__Data items__
^^^^
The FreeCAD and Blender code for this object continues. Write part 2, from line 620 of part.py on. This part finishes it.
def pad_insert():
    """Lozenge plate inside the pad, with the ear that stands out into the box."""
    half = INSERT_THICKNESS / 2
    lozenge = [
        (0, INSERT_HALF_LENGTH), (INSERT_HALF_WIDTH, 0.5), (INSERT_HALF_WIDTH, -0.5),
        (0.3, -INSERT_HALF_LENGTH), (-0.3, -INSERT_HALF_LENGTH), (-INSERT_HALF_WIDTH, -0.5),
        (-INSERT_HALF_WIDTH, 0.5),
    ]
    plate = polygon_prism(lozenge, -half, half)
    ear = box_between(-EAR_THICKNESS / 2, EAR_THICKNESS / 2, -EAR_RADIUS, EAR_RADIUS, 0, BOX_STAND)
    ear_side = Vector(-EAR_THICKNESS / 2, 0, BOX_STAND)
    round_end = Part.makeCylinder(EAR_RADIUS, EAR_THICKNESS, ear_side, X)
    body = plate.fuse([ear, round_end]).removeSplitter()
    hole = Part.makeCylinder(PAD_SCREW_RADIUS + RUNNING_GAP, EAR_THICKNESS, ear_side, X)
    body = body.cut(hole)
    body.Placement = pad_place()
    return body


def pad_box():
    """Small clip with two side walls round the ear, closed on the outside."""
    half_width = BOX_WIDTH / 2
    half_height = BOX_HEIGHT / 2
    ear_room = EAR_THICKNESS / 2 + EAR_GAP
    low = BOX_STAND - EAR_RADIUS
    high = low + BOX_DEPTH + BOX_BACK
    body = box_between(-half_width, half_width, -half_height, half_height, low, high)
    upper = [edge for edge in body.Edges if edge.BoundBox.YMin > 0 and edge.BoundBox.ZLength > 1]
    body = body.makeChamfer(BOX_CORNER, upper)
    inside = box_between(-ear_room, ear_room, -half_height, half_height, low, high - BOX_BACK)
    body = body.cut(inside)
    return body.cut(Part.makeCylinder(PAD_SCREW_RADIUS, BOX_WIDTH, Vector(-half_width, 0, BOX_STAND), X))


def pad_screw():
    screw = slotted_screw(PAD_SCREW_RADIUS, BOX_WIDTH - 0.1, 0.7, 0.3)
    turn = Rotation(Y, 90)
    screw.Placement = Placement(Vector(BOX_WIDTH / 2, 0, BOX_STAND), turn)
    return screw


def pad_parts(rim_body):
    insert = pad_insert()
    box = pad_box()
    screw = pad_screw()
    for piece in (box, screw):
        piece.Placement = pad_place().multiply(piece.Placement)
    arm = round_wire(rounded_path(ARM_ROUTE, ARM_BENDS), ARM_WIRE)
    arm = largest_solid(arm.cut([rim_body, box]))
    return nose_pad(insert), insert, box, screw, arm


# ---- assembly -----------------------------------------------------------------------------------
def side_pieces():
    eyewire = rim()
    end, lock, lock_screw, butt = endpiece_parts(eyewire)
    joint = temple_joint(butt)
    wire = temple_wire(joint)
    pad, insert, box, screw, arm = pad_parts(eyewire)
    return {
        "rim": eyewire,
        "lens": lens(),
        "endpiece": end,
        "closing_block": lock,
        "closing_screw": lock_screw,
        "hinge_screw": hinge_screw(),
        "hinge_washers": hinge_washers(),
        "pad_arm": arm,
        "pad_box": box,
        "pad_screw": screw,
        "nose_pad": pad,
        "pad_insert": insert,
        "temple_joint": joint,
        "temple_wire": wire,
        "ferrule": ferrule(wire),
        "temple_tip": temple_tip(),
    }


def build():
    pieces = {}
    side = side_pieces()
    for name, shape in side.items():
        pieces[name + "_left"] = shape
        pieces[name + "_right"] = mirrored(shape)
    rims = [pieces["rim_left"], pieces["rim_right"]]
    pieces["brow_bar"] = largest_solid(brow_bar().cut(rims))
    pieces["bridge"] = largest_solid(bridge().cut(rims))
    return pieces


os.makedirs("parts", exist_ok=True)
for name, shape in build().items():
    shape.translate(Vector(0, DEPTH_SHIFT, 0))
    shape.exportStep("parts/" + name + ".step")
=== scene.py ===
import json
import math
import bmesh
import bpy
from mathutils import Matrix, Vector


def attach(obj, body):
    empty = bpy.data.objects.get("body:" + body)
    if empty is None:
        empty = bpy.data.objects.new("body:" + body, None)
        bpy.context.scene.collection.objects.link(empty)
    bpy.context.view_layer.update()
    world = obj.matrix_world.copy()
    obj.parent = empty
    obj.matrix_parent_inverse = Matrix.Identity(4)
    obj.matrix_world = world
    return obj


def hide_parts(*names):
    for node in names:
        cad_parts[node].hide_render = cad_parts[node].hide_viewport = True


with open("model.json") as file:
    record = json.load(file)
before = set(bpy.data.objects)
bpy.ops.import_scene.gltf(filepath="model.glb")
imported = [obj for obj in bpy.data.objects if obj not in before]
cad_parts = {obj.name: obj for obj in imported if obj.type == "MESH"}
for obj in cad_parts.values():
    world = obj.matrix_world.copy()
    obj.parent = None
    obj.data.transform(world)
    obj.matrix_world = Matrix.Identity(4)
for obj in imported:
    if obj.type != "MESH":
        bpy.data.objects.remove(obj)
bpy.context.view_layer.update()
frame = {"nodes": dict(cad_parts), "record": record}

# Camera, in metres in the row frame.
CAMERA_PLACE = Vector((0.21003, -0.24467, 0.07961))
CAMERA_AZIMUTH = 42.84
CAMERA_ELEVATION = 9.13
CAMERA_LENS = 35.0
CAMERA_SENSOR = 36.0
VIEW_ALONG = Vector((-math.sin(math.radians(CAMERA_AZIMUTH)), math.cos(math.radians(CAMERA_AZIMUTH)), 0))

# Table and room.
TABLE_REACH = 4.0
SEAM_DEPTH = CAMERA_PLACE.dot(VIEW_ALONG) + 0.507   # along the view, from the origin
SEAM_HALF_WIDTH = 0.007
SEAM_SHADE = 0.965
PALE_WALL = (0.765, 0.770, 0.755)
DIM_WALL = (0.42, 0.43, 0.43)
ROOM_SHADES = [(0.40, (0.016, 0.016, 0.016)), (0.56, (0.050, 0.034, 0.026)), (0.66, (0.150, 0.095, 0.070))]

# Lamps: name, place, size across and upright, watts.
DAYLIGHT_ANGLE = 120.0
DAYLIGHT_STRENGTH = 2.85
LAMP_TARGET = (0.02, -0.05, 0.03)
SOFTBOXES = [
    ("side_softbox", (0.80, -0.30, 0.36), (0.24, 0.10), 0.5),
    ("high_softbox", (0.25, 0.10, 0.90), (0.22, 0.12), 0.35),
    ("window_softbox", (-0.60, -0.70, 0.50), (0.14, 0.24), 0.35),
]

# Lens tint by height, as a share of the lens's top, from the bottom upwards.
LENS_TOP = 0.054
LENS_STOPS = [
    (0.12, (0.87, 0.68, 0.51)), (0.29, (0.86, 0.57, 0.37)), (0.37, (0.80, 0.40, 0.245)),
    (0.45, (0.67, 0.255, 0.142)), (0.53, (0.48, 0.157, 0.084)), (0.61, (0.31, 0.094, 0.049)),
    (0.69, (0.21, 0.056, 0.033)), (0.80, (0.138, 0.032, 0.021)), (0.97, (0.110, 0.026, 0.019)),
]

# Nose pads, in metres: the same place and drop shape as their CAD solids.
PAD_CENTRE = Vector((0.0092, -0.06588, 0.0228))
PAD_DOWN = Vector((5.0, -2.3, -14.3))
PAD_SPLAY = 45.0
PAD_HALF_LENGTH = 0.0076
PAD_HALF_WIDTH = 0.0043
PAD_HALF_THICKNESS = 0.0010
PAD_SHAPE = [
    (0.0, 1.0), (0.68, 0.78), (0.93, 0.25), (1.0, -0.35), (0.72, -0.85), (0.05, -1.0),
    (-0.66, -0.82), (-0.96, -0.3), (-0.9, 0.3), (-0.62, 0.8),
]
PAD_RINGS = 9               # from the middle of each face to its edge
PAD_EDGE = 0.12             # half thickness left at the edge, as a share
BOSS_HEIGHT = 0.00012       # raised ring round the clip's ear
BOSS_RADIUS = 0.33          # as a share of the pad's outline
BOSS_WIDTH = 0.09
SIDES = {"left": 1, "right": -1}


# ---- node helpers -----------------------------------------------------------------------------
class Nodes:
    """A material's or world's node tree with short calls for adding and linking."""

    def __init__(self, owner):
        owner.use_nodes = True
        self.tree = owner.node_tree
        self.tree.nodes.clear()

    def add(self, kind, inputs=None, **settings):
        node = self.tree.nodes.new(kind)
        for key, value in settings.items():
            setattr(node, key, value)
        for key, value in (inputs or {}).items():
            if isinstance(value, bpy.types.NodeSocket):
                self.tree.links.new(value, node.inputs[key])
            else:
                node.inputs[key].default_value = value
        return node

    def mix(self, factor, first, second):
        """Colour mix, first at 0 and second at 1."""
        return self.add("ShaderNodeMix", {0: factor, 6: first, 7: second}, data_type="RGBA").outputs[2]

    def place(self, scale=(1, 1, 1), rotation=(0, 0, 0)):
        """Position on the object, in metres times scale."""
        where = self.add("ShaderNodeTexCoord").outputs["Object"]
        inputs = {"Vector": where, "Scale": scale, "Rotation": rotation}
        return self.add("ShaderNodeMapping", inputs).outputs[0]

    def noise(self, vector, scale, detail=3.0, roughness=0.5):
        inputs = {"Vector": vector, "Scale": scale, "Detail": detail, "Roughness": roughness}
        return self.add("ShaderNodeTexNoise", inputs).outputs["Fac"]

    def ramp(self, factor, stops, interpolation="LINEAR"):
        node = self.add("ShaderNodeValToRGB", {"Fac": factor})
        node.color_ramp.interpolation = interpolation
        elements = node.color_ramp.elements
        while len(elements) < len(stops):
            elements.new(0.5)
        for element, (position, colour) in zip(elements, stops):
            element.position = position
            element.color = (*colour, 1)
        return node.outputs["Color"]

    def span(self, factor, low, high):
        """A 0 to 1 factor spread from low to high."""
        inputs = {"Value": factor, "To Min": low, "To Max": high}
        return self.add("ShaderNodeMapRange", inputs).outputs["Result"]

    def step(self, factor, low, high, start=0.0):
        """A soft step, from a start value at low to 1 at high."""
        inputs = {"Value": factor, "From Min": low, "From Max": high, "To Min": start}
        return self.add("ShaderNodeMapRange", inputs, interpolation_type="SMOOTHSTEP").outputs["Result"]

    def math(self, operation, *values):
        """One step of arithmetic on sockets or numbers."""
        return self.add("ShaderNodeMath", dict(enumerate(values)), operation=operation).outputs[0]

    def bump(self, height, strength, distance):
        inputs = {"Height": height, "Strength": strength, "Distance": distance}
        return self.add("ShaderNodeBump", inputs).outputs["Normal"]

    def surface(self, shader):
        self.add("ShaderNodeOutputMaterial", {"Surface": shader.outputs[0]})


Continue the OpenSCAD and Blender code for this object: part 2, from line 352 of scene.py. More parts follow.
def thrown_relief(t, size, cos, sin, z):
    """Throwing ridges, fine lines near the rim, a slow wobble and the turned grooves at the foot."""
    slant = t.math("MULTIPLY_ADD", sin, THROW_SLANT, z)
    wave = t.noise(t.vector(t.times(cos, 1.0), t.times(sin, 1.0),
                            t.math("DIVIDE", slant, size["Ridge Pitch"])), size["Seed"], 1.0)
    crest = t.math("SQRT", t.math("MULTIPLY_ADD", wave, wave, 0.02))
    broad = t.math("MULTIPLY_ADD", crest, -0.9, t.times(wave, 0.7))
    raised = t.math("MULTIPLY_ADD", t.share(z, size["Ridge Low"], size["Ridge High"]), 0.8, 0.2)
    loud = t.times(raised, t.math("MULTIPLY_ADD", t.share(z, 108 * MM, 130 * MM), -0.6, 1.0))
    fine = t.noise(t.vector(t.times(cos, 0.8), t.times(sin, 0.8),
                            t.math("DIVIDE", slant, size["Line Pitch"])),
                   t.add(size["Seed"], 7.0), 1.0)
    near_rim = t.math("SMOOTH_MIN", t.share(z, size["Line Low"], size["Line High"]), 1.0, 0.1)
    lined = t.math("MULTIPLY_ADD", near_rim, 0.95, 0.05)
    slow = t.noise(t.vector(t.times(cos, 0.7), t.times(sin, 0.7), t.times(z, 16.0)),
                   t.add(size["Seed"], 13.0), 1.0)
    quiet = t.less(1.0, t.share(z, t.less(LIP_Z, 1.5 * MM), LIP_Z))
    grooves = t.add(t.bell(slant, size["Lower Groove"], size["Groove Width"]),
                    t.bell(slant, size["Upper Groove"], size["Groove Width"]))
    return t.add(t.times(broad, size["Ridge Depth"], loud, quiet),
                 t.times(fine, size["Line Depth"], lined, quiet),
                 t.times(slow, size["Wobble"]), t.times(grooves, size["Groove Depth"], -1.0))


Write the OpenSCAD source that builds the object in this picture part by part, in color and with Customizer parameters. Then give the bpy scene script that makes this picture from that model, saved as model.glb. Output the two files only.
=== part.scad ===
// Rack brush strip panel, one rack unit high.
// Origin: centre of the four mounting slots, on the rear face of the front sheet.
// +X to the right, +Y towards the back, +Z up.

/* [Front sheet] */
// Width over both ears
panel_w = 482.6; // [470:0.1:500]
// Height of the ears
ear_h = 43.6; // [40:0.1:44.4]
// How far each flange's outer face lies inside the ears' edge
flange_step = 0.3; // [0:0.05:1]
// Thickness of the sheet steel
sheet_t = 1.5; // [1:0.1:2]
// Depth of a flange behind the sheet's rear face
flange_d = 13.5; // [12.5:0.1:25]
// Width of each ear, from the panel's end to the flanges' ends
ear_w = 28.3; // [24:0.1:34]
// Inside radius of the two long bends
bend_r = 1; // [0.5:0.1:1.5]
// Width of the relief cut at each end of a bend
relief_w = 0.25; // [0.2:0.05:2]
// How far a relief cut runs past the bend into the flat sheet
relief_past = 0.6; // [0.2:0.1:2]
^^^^
__INSTRUCTIONS TO FOLLOW__
Print the lines from the line containing "return pieces" to the line containing "for node in", both ends included, exactly and with nothing added.

__THE RESPONSE__
    return pieces


os.makedirs("parts", exist_ok=True)
for name, shape in build().items():
    shape.translate(Vector(0, DEPTH_SHIFT, 0))
    shape.exportStep("parts/" + name + ".step")
=== scene.py ===
import json
import math
import bmesh
import bpy
from mathutils import Matrix, Vector


def attach(obj, body):
    empty = bpy.data.objects.get("body:" + body)
    if empty is None:
        empty = bpy.data.objects.new("body:" + body, None)
        bpy.context.scene.collection.objects.link(empty)
    bpy.context.view_layer.update()
    world = obj.matrix_world.copy()
    obj.parent = empty
    obj.matrix_parent_inverse = Matrix.Identity(4)
    obj.matrix_world = world
    return obj


def hide_parts(*names):
    for node in names:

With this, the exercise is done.